§ **Work instructions**
Could you print every line from the first one of the records below through the line containing "return points", with both included and nothing else?

[start]

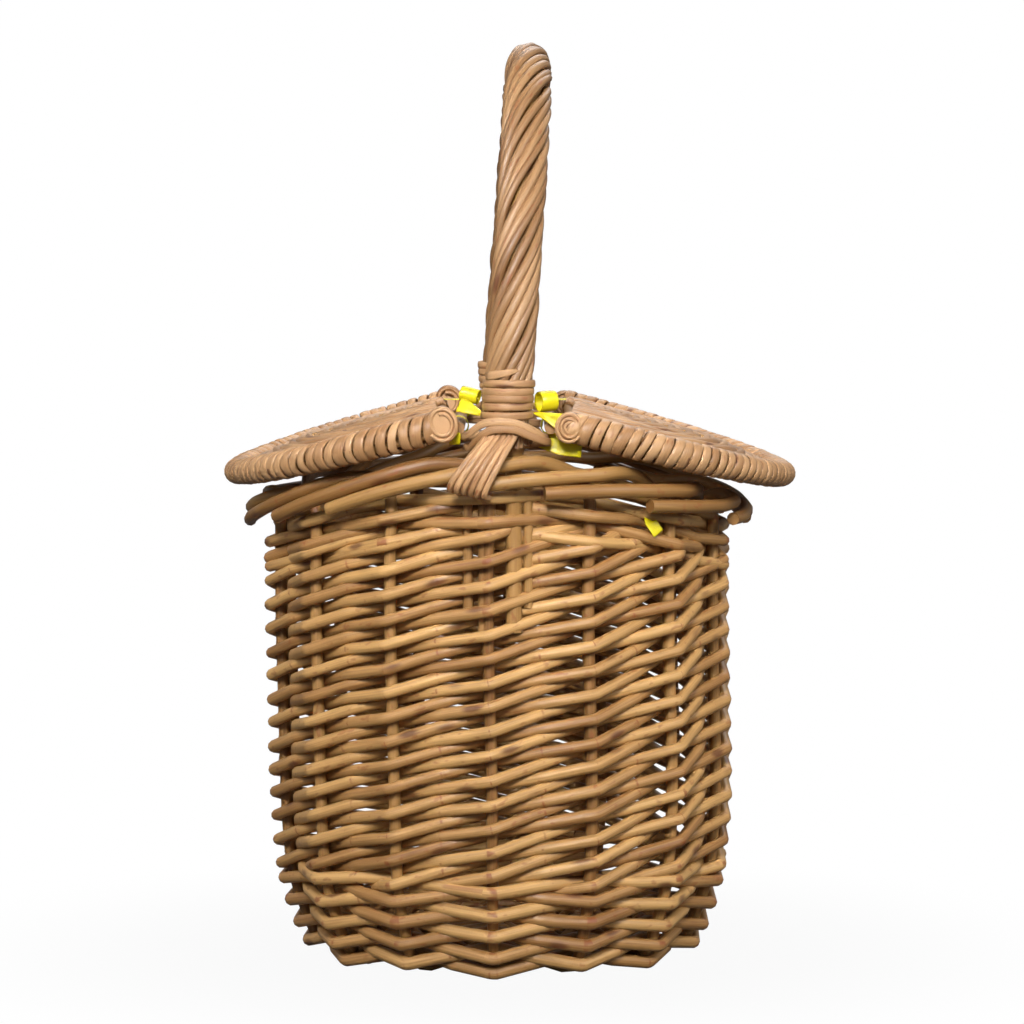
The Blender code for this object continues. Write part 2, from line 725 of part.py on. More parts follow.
def edge_line():
    """The rounded edge of a lid, with a short lead-in past the bar at each end."""
    points = [lid_point(-EDGE_LEAD, -LID_HALF_WIDTH)]
    for i in range(EDGE_STATIONS + 1):
        turn = math.pi * i / EDGE_STATIONS
        points.append(lid_point(LID_REACH * math.sin(turn), -LID_HALF_WIDTH * math.cos(turn)))
    points.append(lid_point(-EDGE_LEAD, LID_HALF_WIDTH))
    return points


def build_lid(side_name, left, body):
    up = lid_up()
    line = edge_line()
    outs = [up] * len(line)
    sections = [square_section(EDGE_BOW_HALF)] * len(line)
    lid_finish(f"{side_name}_lid_bow", left, line, outs, sections, "core_willow", BROWN_WILLOW, body)
    outer = []
    for i in range(len(line)):
        share = math.sin(math.pi * max(0, min(1, (i - 1) / EDGE_STATIONS)))
        radius = EDGE_RADIUS_INNER + (EDGE_RADIUS_OUTER - EDGE_RADIUS_INNER) * share
        if i in (0, len(line) - 1):
            radius = EDGE_END_RADIUS
        outer.append(round_section(radius, EDGE_SIDES, 2 * math.pi / EDGE_SIDES))
    bore = [square_section(EDGE_BOW_HALF + EDGE_GAP)] * len(line)
    mesh_data = sleeve_sweep(turned(line, left), turned(outs, left), outer, bore)
    finish(f"{side_name}_lid_edge", mesh_data, "pale_willow", PALE_WILLOW, body)

    bar_half = LID_HALF_WIDTH - EDGE_RADIUS_INNER - EDGE_GAP
    bar = [lid_point(0, -bar_half), lid_point(0, bar_half)]
    sections = [round_section(LID_BAR_RADIUS, LID_BAR_SIDES)] * 2
    lid_finish(f"{side_name}_lid_bar", left, bar, [up] * 2, sections, "stake_willow", BROWN_WILLOW, body)
    build_ribs(f"{side_name}_lid_ribs", left, body)
    build_lid_weaver(f"{side_name}_lid_weaver", left, body)
    for end_name, place in (("front", -STRAP_OFFSET), ("back", STRAP_OFFSET)):
        build_strap(f"{side_name}_strap_{end_name}", place, left, body)


def rib_angle(number):
    return RIB_FAN * (number / (RIB_COUNT - 1) - 1 / 2)


def lid_radius(angle, reach, half_width):
    """How far a half oval reaches from the middle of the lid's bar, in one direction."""
    return 1 / math.hypot(math.cos(angle) / reach, math.sin(angle) / half_width)


def build_ribs(name, left, body):
    """The lid's ribs, which fan out from one hub at the middle of the bar."""
    corners = []
    inside_reach = LID_REACH - EDGE_RADIUS_OUTER - 2 * EDGE_GAP
    inside_width = LID_HALF_WIDTH - EDGE_RADIUS_INNER - 2 * EDGE_GAP
    for number in range(RIB_COUNT):
        angle = rib_angle(number)
        tip = lid_radius(angle, inside_reach, inside_width)
        for reach, sides in ((HUB_OUTER, (-1,)), (tip, (-1, 1)), (HUB_OUTER, (1,))):
            for side in sides:
                outboard = reach * math.cos(angle) - side * RIB_HALF * math.sin(angle)
                along = reach * math.sin(angle) + side * RIB_HALF * math.cos(angle)
                corners.append((outboard, along))
    for number in reversed(range(RIB_COUNT)):
        angle = rib_angle(number)
        corners.append((HUB_INNER * math.cos(angle), HUB_INNER * math.sin(angle)))
    mesh_data = bmesh.new()
    low = [mesh_data.verts.new(p) for p in turned([lid_point(a, b, -RIB_HALF) for a, b in corners], left)]
    high = [mesh_data.verts.new(p) for p in turned([lid_point(a, b, RIB_HALF) for a, b in corners], left)]
    mesh_data.faces.new(low)
    mesh_data.faces.new(high)
    for i in range(len(low)):
        j = (i + 1) % len(low)
        mesh_data.faces.new((low[i], low[j], high[j], high[i]))
    finish(name, mesh_data, "stake_willow", BROWN_WILLOW, body)


def build_lid_weaver(name, left, body):
    """One weaver that goes to and fro across the ribs, over one and under the next."""
    points = []
    for row in range(LID_WEAVE_ROWS):
        share = LID_WEAVE_START_SHARE + LID_WEAVE_PITCH_SHARE * row
        numbers = range(RIB_COUNT)
        direction = 1
        if row % 2 == 1:
            numbers = reversed(numbers)
            direction = -1
        points.append(weave_end(share, -direction))
        for number in numbers:
            above = LID_WEAVE_OFFSET * (1 if (number + row) % 2 == 0 else -1)
            radius = lid_radius(rib_angle(number), LID_REACH, LID_HALF_WIDTH) * share
            for edge in (-direction * LID_FLAT_HALF, direction * LID_FLAT_HALF):
                angle = rib_angle(number) + edge / radius
                points.append(lid_point(radius * math.cos(angle), radius * math.sin(angle), above))
        points.append(weave_end(share, direction))
    sections = [square_section(LID_WEAVER_HALF)] * len(points)
    outs = [lid_up()] * len(points)
    lid_finish(name, left, points, outs, sections, "weaver_willow", HONEY_WILLOW, body)


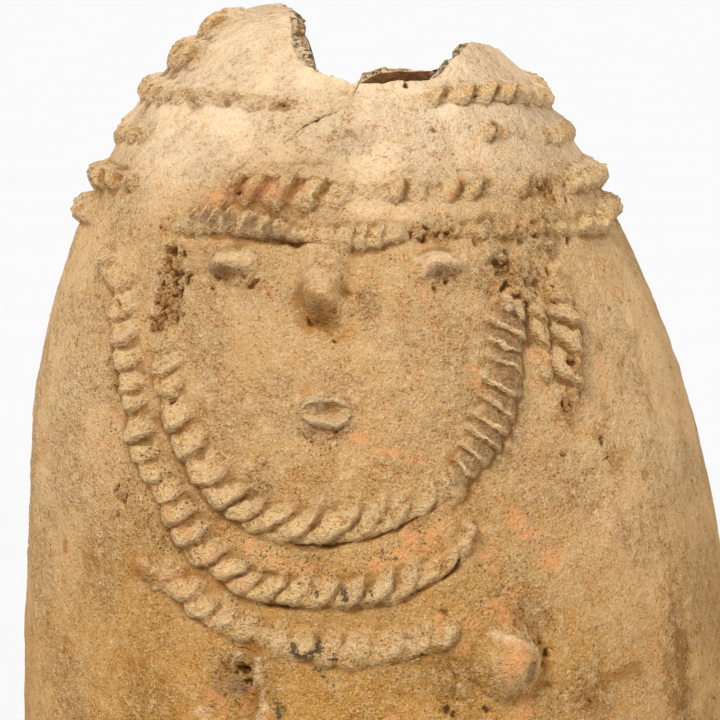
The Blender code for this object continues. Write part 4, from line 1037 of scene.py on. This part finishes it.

[end]

§ **Solution to the problem**
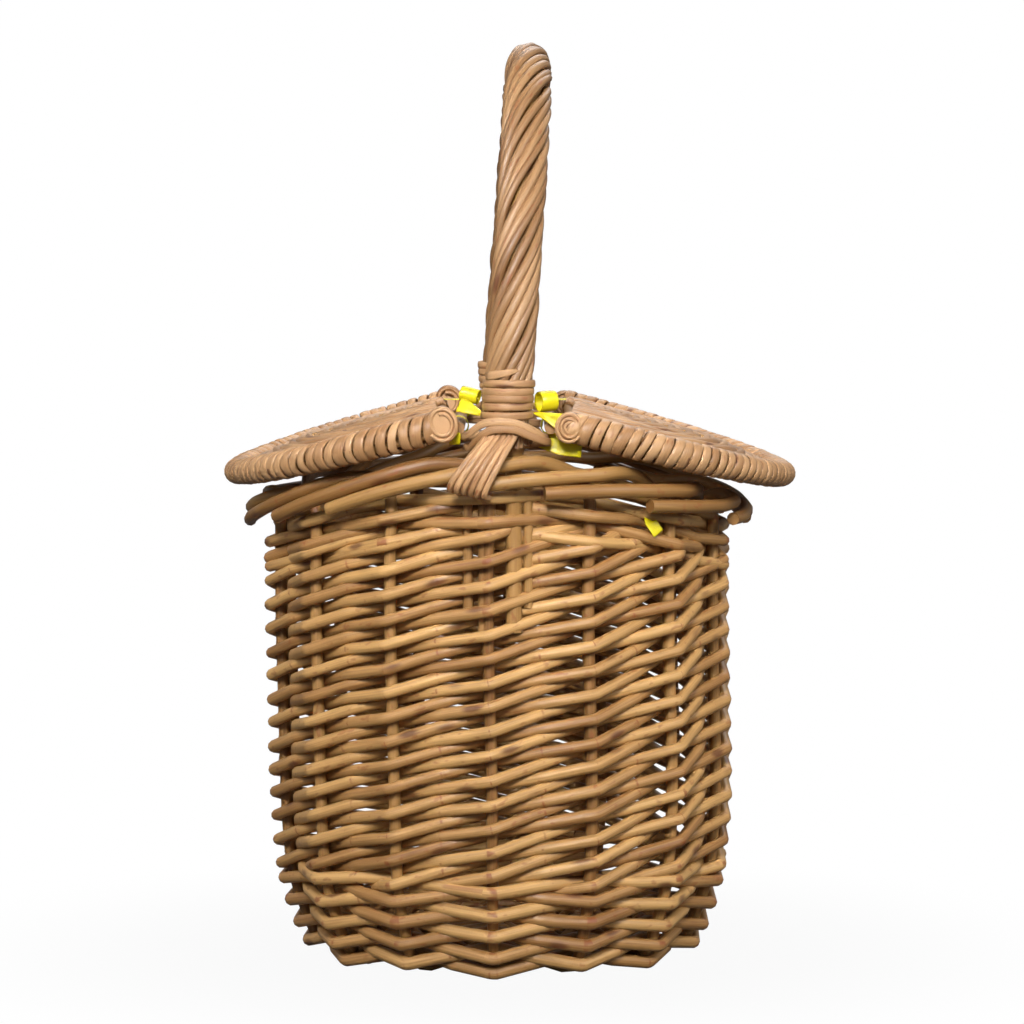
The Blender code for this object continues. Write part 2, from line 725 of part.py on. More parts follow.
def edge_line():
    """The rounded edge of a lid, with a short lead-in past the bar at each end."""
    points = [lid_point(-EDGE_LEAD, -LID_HALF_WIDTH)]
    for i in range(EDGE_STATIONS + 1):
        turn = math.pi * i / EDGE_STATIONS
        points.append(lid_point(LID_REACH * math.sin(turn), -LID_HALF_WIDTH * math.cos(turn)))
    points.append(lid_point(-EDGE_LEAD, LID_HALF_WIDTH))
    return points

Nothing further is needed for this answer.